**Collected data:**
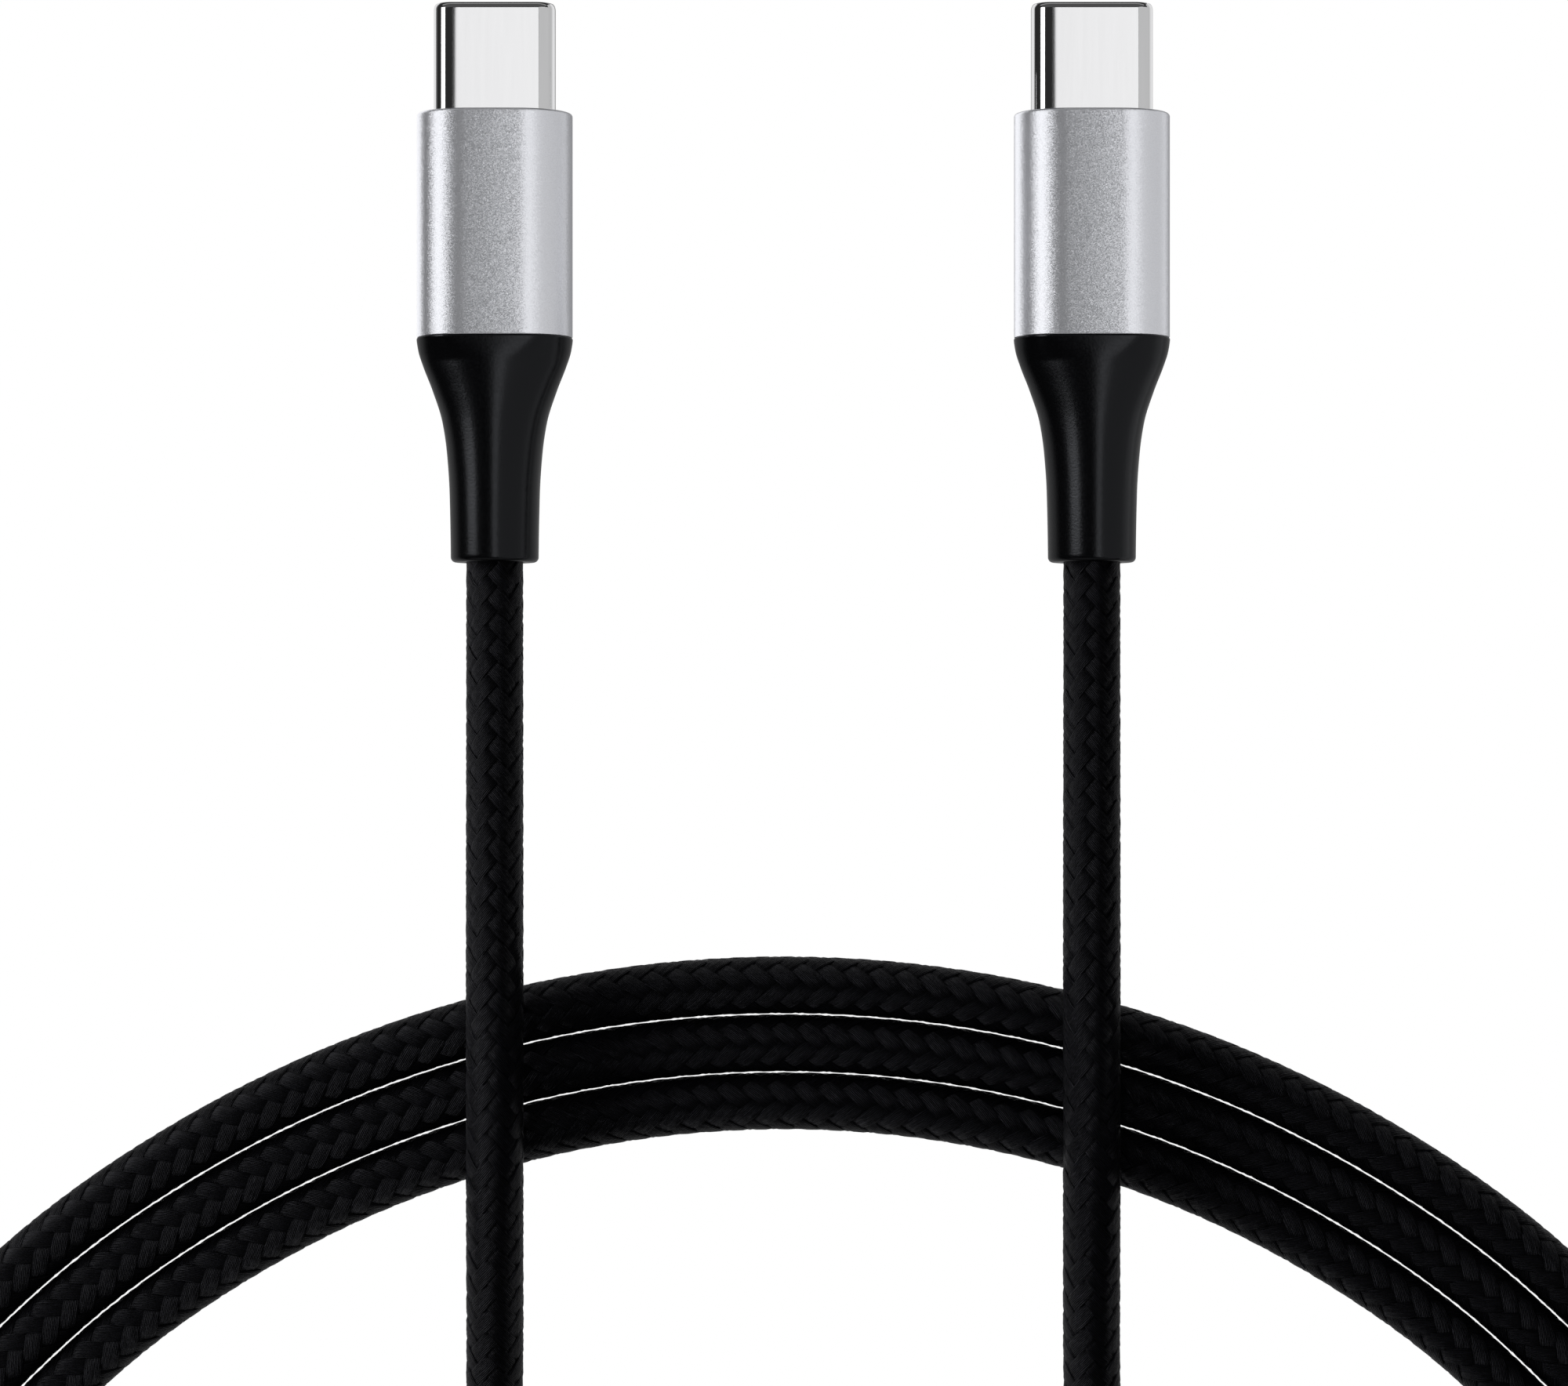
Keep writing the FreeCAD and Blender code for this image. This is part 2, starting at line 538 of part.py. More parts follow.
def make_inner_mould(side):
    """Hard plastic moulded round the shell's back end, the shield can and the crimp ring."""
    body = new_body(side, "inner_mould")
    nose = sketch_on(body, "XY_Plane", "mould_back", f"{side}_nose_outline")
    draw_circle(nose, "0.5*nose_dia - fit_gap")
    pad(body, nose, "-mould_back", f"{side}_nose")
    outline = sketch_on(body, "XY_Plane", "0", f"{side}_mould_outline")
    draw_stadium(outline, "sleeve_width - 2*sleeve_wall - 2*fit_gap",
                 "sleeve_height - 2*sleeve_wall - 2*fit_gap")
    pad(body, outline, "mould_front", f"{side}_mould_block")
    can = sketch_on(body, "XY_Plane", "can_back - fit_gap", f"{side}_can_room_outline")
    draw_stadium(can, "can_width + 2*fit_gap", "can_height + 2*fit_gap")
    cut(body, can, "can_front - can_back + 2*fit_gap", f"{side}_can_room")
    shell = sketch_on(body, "XY_Plane", "can_front", f"{side}_shell_hole_outline")
    draw_stadium(shell, "shell_width + 2*fit_gap", "shell_height + 2*fit_gap")
    cut(body, shell, "mould_front - can_front", f"{side}_shell_hole")
    crimp = sketch_on(body, "XY_Plane", "mould_back", f"{side}_crimp_room_outline")
    draw_circle(crimp, "0.5*crimp_dia + fit_gap")
    cut(body, crimp, "crimp_room_front - mould_back", f"{side}_crimp_room")
    wires = sketch_on(body, "XY_Plane", "wire_hole_back", f"{side}_wire_hole_outline")
    draw_circle(wires, "0.5*wire_hole")
    cut(body, wires, "can_back - wire_hole_back", f"{side}_wire_hole")
    return body


def make_crimp_ring(side):
    """Ring pressed onto the cord's jacket to take the pull."""
    body = new_body(side, "crimp_ring")
    outline = sketch_on(body, "XY_Plane", "crimp_back", f"{side}_crimp_outline")
    draw_circle(outline, "0.5*crimp_dia")
    pad(body, outline, "crimp_front - crimp_back", f"{side}_crimp_block")
    bore = sketch_on(body, "XY_Plane", "crimp_back", f"{side}_crimp_bore_outline")
    draw_circle(bore, "0.5*cord_dia + fit_gap")
    cut(body, bore, "crimp_front - crimp_back", f"{side}_crimp_bore")
    return body


def make_sleeve(side):
    """Blasted and anodised aluminium sleeve, the part that fingers hold."""
    body = new_body(side, "aluminium_sleeve")
    outline = sketch_on(body, "XY_Plane", "0", f"{side}_sleeve_outline")
    draw_stadium(outline, "sleeve_width", "sleeve_height")
    pad(body, outline, "sleeve_front", f"{side}_sleeve_block")
    hollow = sketch_on(body, "XY_Plane", "0", f"{side}_sleeve_hollow_outline")
    draw_stadium(hollow, "sleeve_width - 2*sleeve_wall", "sleeve_height - 2*sleeve_wall")
    tube = cut(body, hollow, "sleeve_front", f"{side}_sleeve_hollow")
    front = outline_edges(tube, size("sleeve_front"), size("sleeve_height"))
    tube = round_edges(body, tube, front, "sleeve_edge", f"{side}_sleeve_front_edge")
    back = outline_edges(tube, 0.0, size("sleeve_height"))
    round_edges(body, tube, back, "sleeve_back_edge", f"{side}_sleeve_back_edge")
    return body


def make_boot(side):
    """Soft strain-relief boot: full width at the sleeve, flaring in to a round tail."""
    body = new_body(side, "boot")
    stations = [(f"-{place}", half) for place, half in BOOT_STATIONS]
    stations.append(("-boot_length", "boot_half_tail"))
    sections = []
    for index, (place, half) in enumerate(stations):
        section = sketch_on(body, "XY_Plane", place, f"{side}_boot_section_{index}")
        draw_rounded_rectangle(section, half, "0.5*boot_height", "boot_corner")
        sections.append(section)
    DOC.recompute()
    loft = body.newObject("PartDesign::AdditiveLoft", f"{side}_boot_flare")
    loft.Profile = sections[0]
    loft.Sections = sections[1:]
    DOC.recompute()
    nose = sketch_on(body, "XY_Plane", "mould_back - overrun", f"{side}_boot_nose_outline")
    draw_circle(nose, "0.5*nose_dia")
    cut(body, nose, "overrun - mould_back", f"{side}_boot_nose_room")
    bore = sketch_on(body, "XY_Plane", "-boot_length", f"{side}_boot_bore_outline")
    draw_circle(bore, "0.5*cord_dia + boot_bore_gap")
    cut(body, bore, "boot_length", f"{side}_boot_bore")
    return body


def make_jacket_end(side):
    """End of the cord inside the plug, from the bending point to the stripped wires."""
    body = new_body(side, "jacket_end")
    outline = sketch_on(body, "XY_Plane", "-bend_point + bend_room", f"{side}_jacket_outline")
    draw_circle(outline, "0.5*cord_dia")
    pad(body, outline, "jacket_front + bend_point - bend_room", f"{side}_jacket_block")
    return body


def make_wires(side, name, places, diameter, height):
    """Straight insulated wires from the jacket to the card."""
    body = new_body(side, name)
    for index, place in enumerate(places):
        outline = sketch_on(body, "XY_Plane", "jacket_front", f"{side}_{name}_outline_{index}")
        draw_circle(outline, f"0.5*{diameter}", place, height)
        pad(body, outline, "wire_front - jacket_front", f"{side}_{name}_{index}")
    return body


def make_plug(side):
    """All pieces of one plug, from the shell back to the wires."""
    above = "0.5*card_thick + 0.5*power_wire_dia"
    below = "-0.5*card_thick - 0.5*data_wire_dia"
    return [
        make_plug_shell(side), make_tongue_housing(side),
        make_contacts(side, "upper"), make_contacts(side, "lower"),
        make_side_latches(side), make_ground_springs(side),
        make_circuit_card(side), make_identity_chip(side), make_card_passives(side),
        make_shield_can(side, "upper"), make_shield_can(side, "lower"),
        make_inner_mould(side), make_crimp_ring(side), make_sleeve(side), make_boot(side),
        make_jacket_end(side),
        make_wires(side, "supply_wire", ["-power_wire_offset"], "power_wire_dia", above),
        make_wires(side, "return_wire", ["power_wire_offset"], "power_wire_dia", above),
        make_wires(side, "data_wires", ["-data_wire_offset", "0"], "data_wire_dia", below),
        make_wires(side, "sense_wire", ["data_wire_offset"], "data_wire_dia", below),
    ]


# ---------------------------------------------------------------- the cord

def cord_wire(label, corners):
    """Straight runs joined by tangent arcs; prints each arc's radius."""
    points = [Vector(*corner) for corner in corners]
    edges, radii, here = [], [], points[0]
    for before, corner, after in zip(points, points[1:], points[2:]):
        back, ahead = (before - corner).normalize(), (after - corner).normalize()
        shorter = min((before - corner).Length, (after - corner).Length)
        take = RUN_SHARE * shorter
        half_turn = (math.pi - back.getAngle(ahead)) / 2
        radius = take / math.tan(half_turn)
        start, end = corner + back * take, corner + ahead * take
        towards = (back + ahead).normalize()
        middle = corner + towards * (radius / math.cos(half_turn) - radius)
        edges.append(Part.LineSegment(here, start).toShape())
        edges.append(Part.Arc(start, middle, end).toShape())
        radii.append(round(radius, 1))
        here = end
    edges.append(Part.LineSegment(here, points[-1]).toShape())
    print(f"{label}: arc radii {radii} mm")
    return Part.Wire(edges)


def make_lead(label, corners):
    """Round tube of the cord along a free stretch."""
    radius = size("0.5*cord_dia")
    path = cord_wire(label, corners)
    heading = Vector(*corners[1]) - Vector(*corners[0])
    section = Part.Wire(Part.Circle(Vector(*corners[0]), heading, radius).toShape())
    tube = path.makePipeShell([section], True, False)
    expected = math.pi * radius ** 2 * path.Length
    if abs(tube.Volume / expected - 1) > 0.01:
        raise RuntimeError(f"{label}: tube volume is off its section times its length")
    print(f"{label}: {path.Length:.1f} mm long")
    lead = DOC.addObject("Part::Feature", label)
    lead.Label = label
    lead.Shape = tube
    lead.Placement = Placement()
    return lead


def coil_outline(inset):
    """Closed oval of four tangent arcs, moved in from the outermost turn's centre line by inset."""
    upper, lower = (math.radians(size(name)) for name in ("upper_half_sweep", "lower_half_sweep"))
    top_radius, side_radius = size("ring_radius"), size("side_radius")
    ring = Vector(size("ring_x"), size("ring_y"), 0)
    side_centre = Vector(math.sin(upper), math.cos(upper), 0) * (top_radius - side_radius)
    bottom_radius = side_radius + side_centre.x / math.sin(lower)
    drop = side_centre.y + (bottom_radius - side_radius) * math.cos(lower)
    right, left = ring + side_centre, ring + Vector(-side_centre.x, side_centre.y, 0)
    bottom = ring + Vector(0, drop, 0)
    quarter = math.pi / 2
    arcs = [
        (ring, top_radius, quarter - upper, quarter + upper),
        (left, side_radius, quarter + upper, 3 * quarter - lower),
        (bottom, bottom_radius, 3 * quarter - lower, 3 * quarter + lower),
        (right, side_radius, -quarter + lower, quarter - upper),
    ]
    axis = Vector(0, 0, 1)
    return Part.Wire([Part.ArcOfCircle(Part.Circle(centre, axis, radius - inset), start, end).toShape()
                      for centre, radius, start, end in arcs])


def make_coil():
    """One closed solid of the coil's outer shape: turns side by side, with rounded edges."""
    half = size("0.5*cord_dia")
    outer = coil_outline(-half)
    inner = coil_outline((size("turn_count") - 1) * size("turn_pitch") + half)
    ring = Part.Face(outer).cut(Part.Face(inner)).extrude(Vector(0, 0, 2 * half))
    ring = ring.Solids[0]
    rims = [edge for edge in ring.Edges if edge.BoundBox.ZLength < 1e-6]
    coil = DOC.addObject("Part::Feature", "coil")
    coil.Label = "coil"
    coil.Shape = ring.makeFillet(0.85 * half, rims)
    coil.Placement = Placement()
    return coil


# ---------------------------------------------------------------- build, test, write

def check_everything(pieces):
    """Stop if a feature failed or a piece has no sound shape."""
    DOC.recompute()
    for item in DOC.Objects:
        if {"Invalid", "Error"} & set(item.State):
            raise RuntimeError(f"{item.Label} failed: {item.State}")
    for piece in pieces:
        shape = piece.Shape
        if shape.isNull() or not shape.isValid() or not shape.Solids:
            raise RuntimeError(f"{piece.Label} has no valid solid")


def write_steps(pieces):
    """Write each piece to parts/LABEL.step."""
    os.makedirs("parts", exist_ok=True)
    for piece in pieces:
        piece.Shape.exportStep(f"parts/{piece.Label}.step")
    print(f"{len(pieces)} pieces written")


def main():
    fill_sheet()
    pieces = make_plug("left") + make_plug("right")
    pieces += [make_lead("lead_left", LEFT_ROUTE), make_coil(), make_lead("lead_right", RIGHT_ROUTE)]
    check_everything(pieces)
    write_steps(pieces)


main()
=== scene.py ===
import json
import math

import bpy
import numpy as np
from mathutils import Matrix, Vector


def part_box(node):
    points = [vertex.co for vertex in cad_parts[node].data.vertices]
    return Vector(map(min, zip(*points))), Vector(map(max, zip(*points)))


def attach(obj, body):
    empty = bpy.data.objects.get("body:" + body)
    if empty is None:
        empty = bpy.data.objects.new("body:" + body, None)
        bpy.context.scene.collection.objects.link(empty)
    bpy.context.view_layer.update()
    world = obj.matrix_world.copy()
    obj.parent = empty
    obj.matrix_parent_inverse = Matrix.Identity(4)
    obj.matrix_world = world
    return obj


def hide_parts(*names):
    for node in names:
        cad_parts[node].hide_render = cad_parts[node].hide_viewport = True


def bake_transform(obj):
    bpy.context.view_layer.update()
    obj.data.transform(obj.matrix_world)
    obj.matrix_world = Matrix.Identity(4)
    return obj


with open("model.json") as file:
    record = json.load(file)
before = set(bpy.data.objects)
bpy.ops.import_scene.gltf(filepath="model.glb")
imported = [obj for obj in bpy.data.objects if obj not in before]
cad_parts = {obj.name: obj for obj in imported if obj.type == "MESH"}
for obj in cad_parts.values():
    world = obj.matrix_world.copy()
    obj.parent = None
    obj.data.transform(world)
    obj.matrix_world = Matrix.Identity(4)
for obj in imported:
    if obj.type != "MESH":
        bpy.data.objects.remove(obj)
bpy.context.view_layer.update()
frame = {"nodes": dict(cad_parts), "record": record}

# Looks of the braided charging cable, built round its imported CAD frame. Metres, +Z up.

MM = 0.001
FULL_TURN = 2 * math.pi
SIDES = ("left", "right")

# ------------------------------------------------------------------ camera

VIEW_CENTRE_X = -0.63 * MM      # where the lens points, on the plane of the plugs' axes
VIEW_CENTRE_Y = -27.70 * MM
VIEW_HALF_WIDTH = 53.05 * MM    # half of what the frame takes in, on that plane
VIEW_DISTANCE = 250.0 * MM      # from the lens to that plane
SENSOR_WIDTH = 36.0
CLIP_RANGE = (0.01, 10.0)

# Height of both plugs' axes above the table.
AXIS_HEIGHT = 0.5 * (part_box("left_plug_shell")[0][2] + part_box("left_plug_shell")[1][2])


def make_camera():
    """Camera straight above the plugs and the top of the coil, looking down."""
    data = bpy.data.cameras.new("camera")
    data.sensor_width = SENSOR_WIDTH
    data.lens = SENSOR_WIDTH * VIEW_DISTANCE / (2 * VIEW_HALF_WIDTH)
    data.clip_start, data.clip_end = CLIP_RANGE
    camera = bpy.data.objects.new("camera", data)
    camera.location = (VIEW_CENTRE_X, VIEW_CENTRE_Y, AXIS_HEIGHT + VIEW_DISTANCE)
    bpy.context.scene.collection.objects.link(camera)
    bpy.context.scene.camera = camera


make_camera()

# ------------------------------------------------------------------ the cord's route

CORD_DIAMETER = 3.9 * MM

# The route's own numbers are in millimetres.
EXIT_X = 20.2                   # where the cord leaves the boots, either side of the middle
EXIT_Y = -13.875
LYING = 1.95                    # heights of the cord's centre: on the table,
LEAVING = 3.0                   # on a plug's axis,
CROSSING = 6.3                  # and over the turns of the coil

# Corners of the route: out of each boot, over the coil and inside it.
LEFT_ROUTE = [
    (-EXIT_X, EXIT_Y, LEAVING), (-EXIT_X, -25.0, LEAVING), (-19.95, -43.3, CROSSING),
    (-19.95, -62.0, CROSSING), (-20.25, -77.0, LYING), (-20.9, -91.5, LYING),
    (-16.0, -108.5, LYING), (-5.0, -122.5, LYING), (8.0, -130.7, LYING), (23.0, -133.2, LYING),
]
RIGHT_ROUTE = [
    (-43.5, -136.6, LYING), (-28.0, -140.6, 4.2), (-11.0, -141.5, 6.4), (6.5, -131.5, 6.4),
    (19.0, -115.0, 2.3), (21.0, -96.0, LYING), (20.25, -77.0, LYING), (19.92, -62.0, CROSSING),
    (19.92, -43.3, CROSSING), (EXIT_X, -25.0, LEAVING), (EXIT_X, EXIT_Y, LEAVING),
]
ROUTE_ORDER = 3                 # of the smooth line through the corners
ROUTE_FINENESS = 32             # its points per corner
SAME_PLACE = 1e-7               # metres between points that count as one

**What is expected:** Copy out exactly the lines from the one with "build, test, write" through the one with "cad_parts[node].hide_render = cad_parts[node].hide_viewport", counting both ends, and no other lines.

**Problem solution:**
# ---------------------------------------------------------------- build, test, write

def check_everything(pieces):
    """Stop if a feature failed or a piece has no sound shape."""
    DOC.recompute()
    for item in DOC.Objects:
        if {"Invalid", "Error"} & set(item.State):
            raise RuntimeError(f"{item.Label} failed: {item.State}")
    for piece in pieces:
        shape = piece.Shape
        if shape.isNull() or not shape.isValid() or not shape.Solids:
            raise RuntimeError(f"{piece.Label} has no valid solid")


def write_steps(pieces):
    """Write each piece to parts/LABEL.step."""
    os.makedirs("parts", exist_ok=True)
    for piece in pieces:
        piece.Shape.exportStep(f"parts/{piece.Label}.step")
    print(f"{len(pieces)} pieces written")


def main():
    fill_sheet()
    pieces = make_plug("left") + make_plug("right")
    pieces += [make_lead("lead_left", LEFT_ROUTE), make_coil(), make_lead("lead_right", RIGHT_ROUTE)]
    check_everything(pieces)
    write_steps(pieces)


main()
=== scene.py ===
import json
import math

import bpy
import numpy as np
from mathutils import Matrix, Vector


def part_box(node):
    points = [vertex.co for vertex in cad_parts[node].data.vertices]
    return Vector(map(min, zip(*points))), Vector(map(max, zip(*points)))


def attach(obj, body):
    empty = bpy.data.objects.get("body:" + body)
    if empty is None:
        empty = bpy.data.objects.new("body:" + body, None)
        bpy.context.scene.collection.objects.link(empty)
    bpy.context.view_layer.update()
    world = obj.matrix_world.copy()
    obj.parent = empty
    obj.matrix_parent_inverse = Matrix.Identity(4)
    obj.matrix_world = world
    return obj


def hide_parts(*names):
    for node in names:
        cad_parts[node].hide_render = cad_parts[node].hide_viewport = True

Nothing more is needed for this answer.